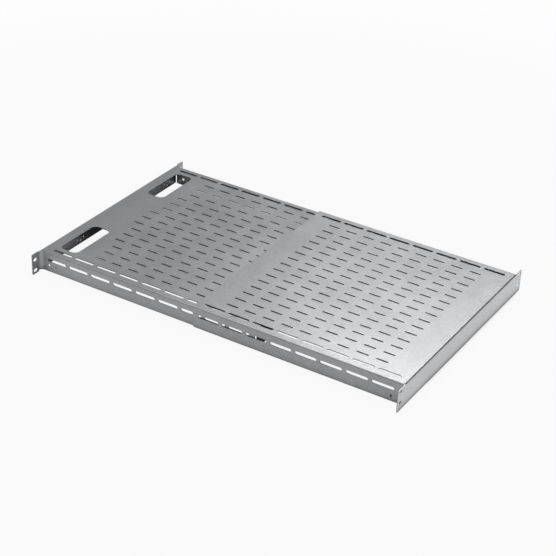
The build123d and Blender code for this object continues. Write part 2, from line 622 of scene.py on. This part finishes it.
@dataclass(frozen=True)
class FloorShade:
    """A part of the floor under the trays that keeps all of its own shade.

    Attributes:
        middle: X and Y of its middle.
        reach: How far it reaches from there, along X and along Y.
        edge: Width over which it fades out.
    """

    middle: tuple[float, float]
    reach: tuple[float, float]
    edge: float

    def mask(self, tree: ShaderTree, place: Socket) -> Socket:
        """Mask this part of the floor.

        Args:
            tree: The floor's tree.
            place: Where the floor's surface is.

        Returns:
            The mask.
        """
        along_x, along_y = (
            abs(tree.part(place, axis) - middle).rise(reach, reach - self.edge)
            for axis, middle, reach in zip("XY", self.middle, self.reach)
        )
        return along_x * along_y


@dataclass(frozen=True)
class Floor:
    """The pale floor that the shelf stands on.

    Attributes:
        room: How pale it is.
        half_width: Half the floor's width.
        drop: How far it lies under the shelf's feet.
        front: Y where the floor in front of the shelf starts.
        front_edge: Width over which it becomes fully pale in the metal.
        fade: Distances from the shelf's middle between which the floor fades to white.
        card: Colour of the floor's card.
        roughness: Roughness of the card.
        specular: How strongly the card shines.
        deep: The shade deep under the deck.
        corner: The shade behind the near front corner.
        cover_height: How high above the floor a tray still covers it.
        cover_open: Openness between which the floor becomes covered.
        samples: Rays that look for a tray above the floor.
    """

    room: PaleRoom
    half_width: float = 9.0
    drop: float = 0.1 * MM
    front: float = -374 * MM
    front_edge: float = 24 * MM
    fade: tuple[float, float] = (0.7, 2.2)
    card: Colour = (0.72, 0.72, 0.72, 1.0)
    roughness: float = 0.9
    specular: float = 0.1
    deep: FloorShade = FloorShade(
        middle=(50 * MM, -15 * MM), reach=(190 * MM, 375 * MM), edge=12 * MM
    )
    corner: FloorShade = FloorShade(
        middle=(-205 * MM, -362 * MM), reach=(12 * MM, 18 * MM), edge=4 * MM
    )
    cover_height: float = 100 * MM
    cover_open: tuple[float, float] = (0.65, 0.40)
    samples: int = 8

    def build(self) -> None:
        """Make the floor."""
        half, low = self.half_width, -self.drop
        corners = [(-half, -half, low), (half, -half, low), (half, half, low), (-half, half, low)]
        floor = plain_sheet("floor", corners)
        floor.data.materials.append(self._material())

    def _material(self) -> bpy.types.Material:
        """Make the floor's card.

        Returns:
            The material.
        """
        material = bpy.data.materials.new("floor_card")
        tree = ShaderTree(material)
        card = tree.add(
            "ShaderNodeBsdfPrincipled",
            inputs={
                "Base Color": self.card,
                "Roughness": self.roughness,
                "Specular IOR Level": self.specular,
            },
        )
        white = tree.add("ShaderNodeEmission", inputs={"Color": WHITE, "Strength": 1.0})
        place = tree.add("ShaderNodeTexCoord", output="Object")
        ahead = tree.part(place, "Y").rise(self.front, self.front - self.front_edge)
        covered = tree.openness(self.samples, self.cover_height).rise(*self.cover_open)
        behind = self.room.floor_in_metal * (1.0 - covered)
        in_metal = behind + (self.room.front_in_metal - behind) * ahead
        away = tree.add("ShaderNodeVectorMath", {"operation": "LENGTH"}, {0: place}, "Value")
        glow = self.room.glow + (1.0 - self.room.glow) * away.rise(*self.fade)
        share = glow * self.room.switch(tree, in_metal)
        for shade in (self.deep, self.corner):
            share = share * (1.0 - covered * shade.mask(tree, place))
        shader = tree.add("ShaderNodeMixShader", inputs={0: share, 1: card, 2: white})
        tree.finish("ShaderNodeOutputMaterial", shader)
        return material


@dataclass(frozen=True)
class DarkFelt:
    """Dark felt that only the metal sees.

    Attributes:
        colour: Its colour.
    """

    colour: Colour = (0.01, 0.01, 0.01, 1.0)

    def sheet(self, name: str, corners: Sequence[Point]) -> bpy.types.Object:
        """Make a sheet of it.

        Args:
            name: The sheet's name.
            corners: Its four corners, in order.

        Returns:
            The sheet's object.
        """
        sheet = plain_sheet(name, corners)
        material = bpy.data.materials.new(f"{name}_felt")
        tree = ShaderTree(material)
        felt = tree.add("ShaderNodeBsdfDiffuse", inputs={"Color": self.colour})
        tree.finish("ShaderNodeOutputMaterial", felt)
        sheet.data.materials.append(material)
        sheet.visible_camera = False
        sheet.visible_diffuse = False
        sheet.visible_shadow = False
        return sheet


@dataclass(frozen=True)
class StudioPanel:
    """Something flat that stands around the shelf and faces it.

    Attributes:
        name: Its name.
        azimuth: Direction from the shelf to it, in degrees from +X towards +Y.
        elevation: Height of that direction, in degrees.
        distance: Distance from the shelf.
        width: Its width.
        height: Its height.
    """

    name: str
    azimuth: float
    elevation: float
    distance: float
    width: float
    height: float

    def face_shelf(self, thing: bpy.types.Object) -> None:
        """Put an object in this place and turn it to the shelf.

        Args:
            thing: The light or card.
        """
        azimuth, elevation = math.radians(self.azimuth), math.radians(self.elevation)
        level = math.cos(elevation)
        away = Vector((level * math.cos(azimuth), level * math.sin(azimuth), math.sin(elevation)))
        thing.location = away * self.distance
        thing.rotation_euler = away.to_track_quat("Z", "Y").to_euler()


@dataclass(frozen=True)
class SoftLight(StudioPanel):
    """A soft box.

    Attributes:
        power: Its power, in watts.
    """

    power: float

    def build(self) -> None:
        """Make the light."""
        data = bpy.data.lights.new(self.name, "AREA")
        data.shape = "RECTANGLE"
        data.size = self.width
        data.size_y = self.height
        data.energy = self.power
        light = bpy.data.objects.new(self.name, data)
        light.visible_camera = False
        bpy.context.scene.collection.objects.link(light)
        self.face_shelf(light)


@dataclass(frozen=True)
class DarkCard(StudioPanel):
    """A standing card of dark felt, whose reflection draws the line along the front bend.

    Attributes:
        felt: Its felt.
    """

    felt: DarkFelt = DarkFelt()

    def build(self) -> None:
        """Make the card."""
        across, up = self.width / 2, self.height / 2
        corners = [(-across, -up, 0), (across, -up, 0), (across, up, 0), (-across, up, 0)]
        self.face_shelf(self.felt.sheet(self.name, corners))


@dataclass(frozen=True)
class DarkMat:
    """A mat of dark felt on the floor in front of the shelf, for the lower part of that line.

    Attributes:
        left: Lowest X.
        right: Highest X.
        front: Lowest Y.
        back: Highest Y, short of the front flange.
        thickness: Its height.
        felt: Its felt.
    """

    left: float = -0.6
    right: float = 2.4
    front: float = -1.4
    back: float = -0.51
    thickness: float = 0.5 * MM
    felt: DarkFelt = DarkFelt()

    def build(self) -> None:
        """Make the mat."""
        plan = [
            (self.left, self.front), (self.right, self.front),
            (self.right, self.back), (self.left, self.back),
        ]
        self.felt.sheet("dark_mat", [(x, y, self.thickness) for x, y in plan])


@dataclass(frozen=True)
class PhotoCamera:
    """The photograph's camera, turned to the middle of the shelf.

    Attributes:
        place: Where it stands.
        heading: Direction of the photograph's middle, in degrees from +Y towards +X.
        dip: How far that direction points down, in degrees.
        roll: Turn of the photograph about its middle, in degrees.
        target: The point that it is turned to.
        lens: Focal length, in millimetres.
        sensor: Width of the sensor, in millimetres.
    """

    place: Point = (-2.1430, -1.2797, 1.4804)
    heading: float = 55.38
    dip: float = 33.47
    roll: float = 0.39
    target: Point = (-0.029, -0.020, 0.030)
    lens: float = 101.0
    sensor: float = 36.0

    def build(self) -> None:
        """Make the camera."""
        data = bpy.data.cameras.new("camera")
        data.lens = self.lens
        data.sensor_width = self.sensor
        camera = bpy.data.objects.new("camera", data)
        level = Euler((math.radians(90.0 - self.dip), 0.0, -math.radians(self.heading)))
        held = level.to_quaternion() @ Quaternion((0.0, 0.0, 1.0), math.radians(self.roll))
        ahead = held @ Vector((0.0, 0.0, -1.0))
        turn = ahead.rotation_difference(Vector(self.target) - Vector(self.place))
        camera.location = self.place
        camera.rotation_euler = (turn @ held).to_euler()
        bpy.context.scene.collection.objects.link(camera)
        bpy.context.scene.camera = camera


@dataclass(frozen=True)
class Studio:
    """Everything around the shelf.

    Attributes:
        room: How pale the surroundings are.
        key: The soft box whose sheen runs over the deck.
        top: The soft box that lights the floor.
        front: The soft box that lights the front flange.
        card: The dark card at the shelf's front right.
        mat: The dark mat in front of the shelf.
        camera: The camera.
    """

    room: PaleRoom = PaleRoom()
    key: SoftLight = SoftLight(
        "key", azimuth=18, elevation=46, distance=4.6, width=1.5, height=1.0, power=25
    )
    top: SoftLight = SoftLight(
        "top", azimuth=120, elevation=86, distance=3.2, width=3.2, height=3.2, power=35
    )
    front: SoftLight = SoftLight(
        "front", azimuth=-90, elevation=28, distance=3.0, width=3.2, height=2.0, power=12
    )
    card: DarkCard = DarkCard(
        "dark_card", azimuth=-27, elevation=20, distance=2.6, width=1.1, height=1.9
    )
    mat: DarkMat = DarkMat()
    camera: PhotoCamera = PhotoCamera()

    def build(self) -> None:
        """Make the studio."""
        pieces = (
            Surround(self.room), Floor(self.room), self.key, self.top, self.front, self.card,
            self.mat, self.camera,
        )
        for piece in pieces:
            piece.build()
            LOG.info("built %s", getattr(piece, "name", type(piece).__name__))
        bpy.context.scene.view_settings.view_transform = "Standard"


def plain_sheet(name: str, corners: Sequence[Point]) -> bpy.types.Object:
    """Make a flat sheet that stands around the shelf.

    Args:
        name: Its name.
        corners: Its four corners, in order.

    Returns:
        The sheet's object.
    """
    mesh = bpy.data.meshes.new(name)
    mesh.from_pydata(corners, [], [(0, 1, 2, 3)])
    sheet = bpy.data.objects.new(name, mesh)
    bpy.context.scene.collection.objects.link(sheet)
    return sheet


def main() -> None:
    """Load the frame, dress the trays and build the studio."""
    logging.basicConfig(level=logging.INFO)
    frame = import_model()

    paint = SatinPaint()
    trays = (
        FoldedTray(TrayNode.OUTER, half_width=219 * MM, apart=(0.0, 0.0, 0.0)),
        InnerTray(TrayNode.INNER, half_width=217 * MM, apart=(3.1, 1.7, 0.4)),
    )
    for tray in trays:
        tray.dress(frame, paint)
    Studio().build()


if __name__ == "__main__":
    main()
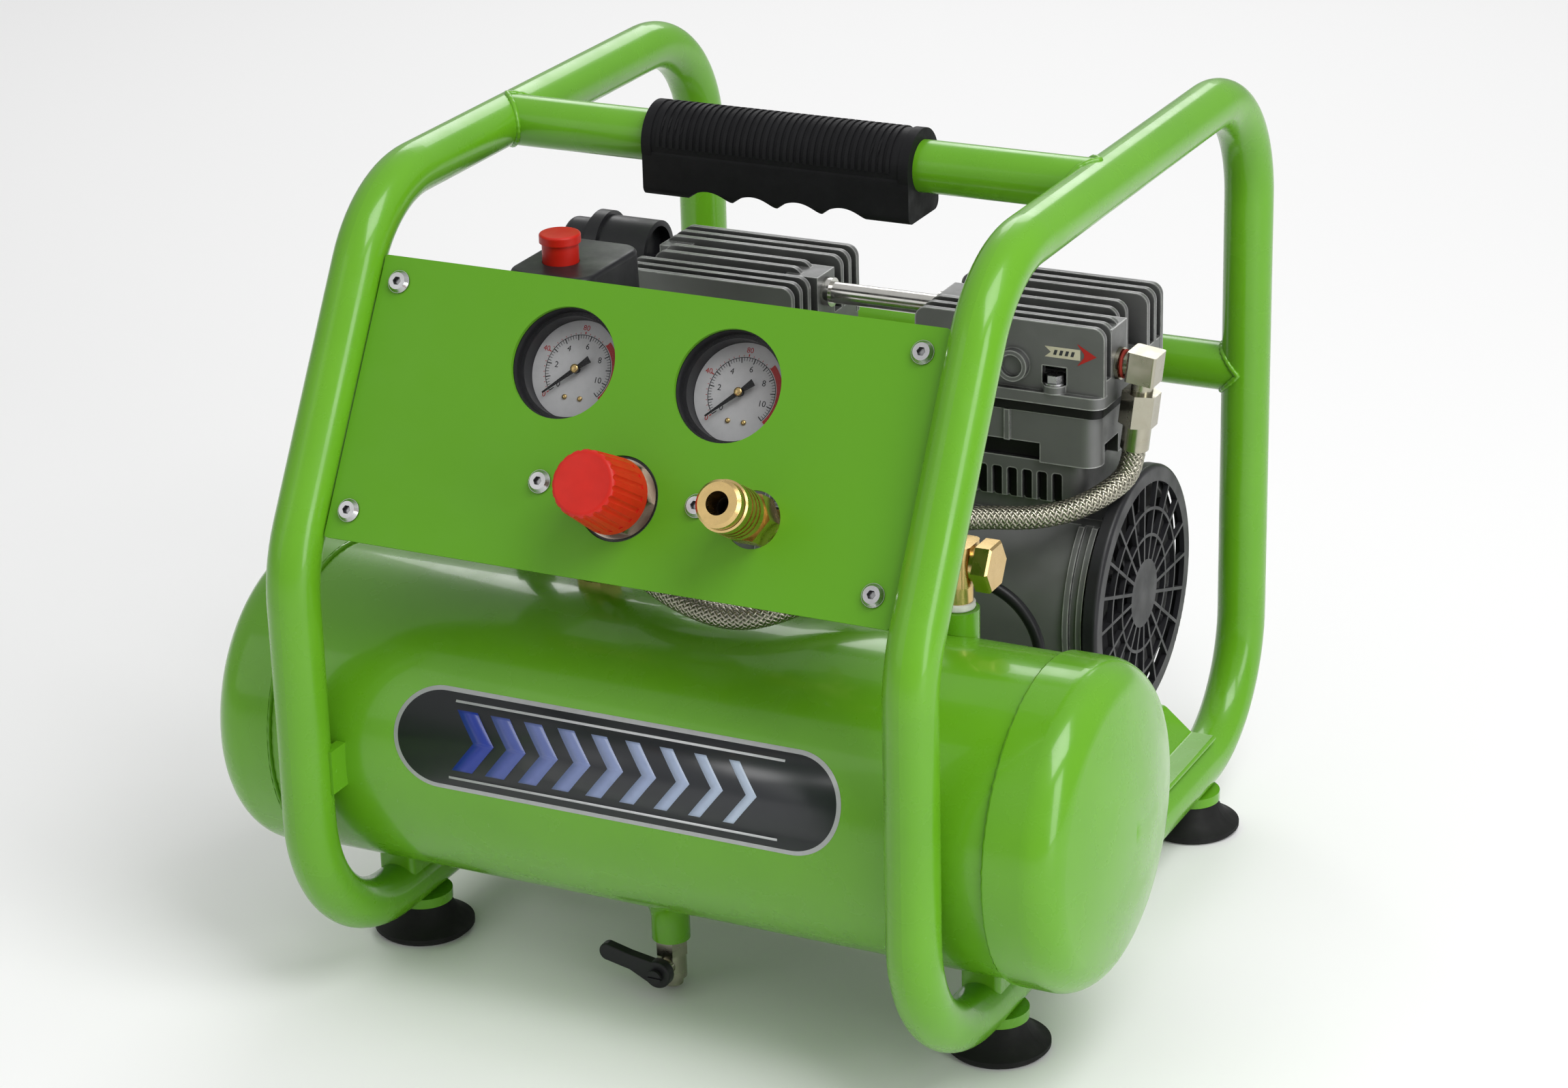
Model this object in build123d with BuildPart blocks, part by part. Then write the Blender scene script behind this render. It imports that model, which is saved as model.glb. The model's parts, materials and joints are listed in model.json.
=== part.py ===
from build123d import *
import math
import os

# Portable twin-piston air compressor. Millimetres. X runs along the tank, +X is the end with the
# outlet elbow, -Y is the front with the control panel, +Z is up. The origin is the centre of the
# overall box, on the surface that the rubber feet stand on.

# ---- driving dimensions -------------------------------------------------------------------------
tube_r = 12.7                     # one-inch steel tube
tube_wall = 1.6
loop_x = 158.3                    # the two side loops lie in the planes x = -loop_x and +loop_x
loop_front_y = -214.3
loop_rear_y = 214.3
loop_low_z = 32.1
loop_high_z = 390.8
knee_z = 232.8                    # the front leg leans back above this height
lean_top_y = -120.6
loop_corners = [
    (loop_rear_y, loop_low_z),
    (loop_front_y, loop_low_z),
    (loop_front_y, knee_z),
    (lean_top_y, loop_high_z),
    (loop_rear_y, loop_high_z),
]
loop_bends = [65.5, 71.0, 68.0, 63.5, 64.0]
weld_gap = 0.05
handle_y = 6.75
brace_z = 232.6

foot_x = 157.8
foot_ys = (-117.6, 142.4)
foot_height = 16.5
foot_base_r = 25.3
foot_top_r = 14.0
foot_disc_r = 15.0

tank_y = -125.0
tank_z = 128.5
tank_r = 76.2                     # six-inch shell
tank_wall = 2.0
shell_half = 195.0
head_seam = 187.0
head_flange_end = 204.0
head_r = 78.2
head_tip = 230.0
knuckle_r = 18.0

drain_x = -12.5
riser_x = -96.0
riser_y = -93.65
check_x = -55.0
check_y = -105.0
port_x = 128.0
port_y = -93.65

panel_half_x = 144.6
panel_low = 16.5                  # measured up the slope from the knee
panel_high = 152.7
panel_t = 2.0
hardware_x = 1.5
gauge_spread = 42.15
gauge_s = 113.5
gauge_hole_r = 26.4
gauge_r = 27.2                      # depths below are measured from the panel's front face
gauge_front = 2.2
gauge_depth = 27.0
cup_r = 25.9                        # the lens sits in this wider mouth
cup_depth = 8.0
lens_depth = 5.8
lens_t = 1.4
dial_depth = 15.0
dial_r = 23.6
needle_zero = 222.0               # degrees, anticlockwise from +X on the dial's face
outlet_s = 55.4
regulator_hole_r = 20.0
coupler_x = 69.5
coupler_hole_r = 13.4
line_depth = 26.0                 # the air line runs this far behind the panel's face
corner_screw_x = 134.2
corner_screw_s = (30.4, 140.4)
bracket_screw_x = (-39.2, 41.2)
bracket_screw_s = 57.5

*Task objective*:
Copy exactly the lines that run from the first line of the data to the line containing "its own shade.", please, with both ends included and nothing else.

*Written response*:
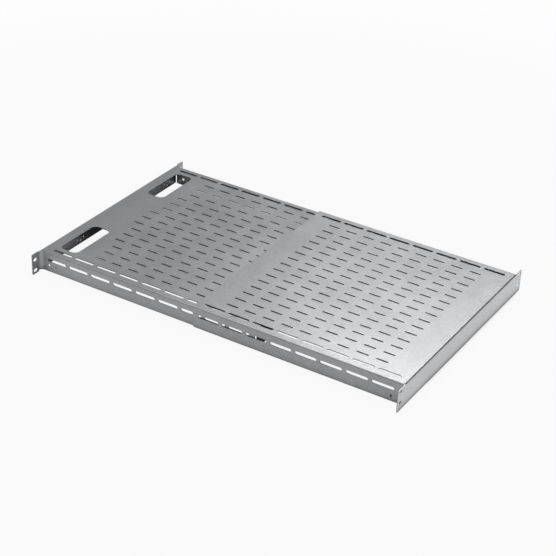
The build123d and Blender code for this object continues. Write part 2, from line 622 of scene.py on. This part finishes it.
@dataclass(frozen=True)
class FloorShade:
    """A part of the floor under the trays that keeps all of its own shade.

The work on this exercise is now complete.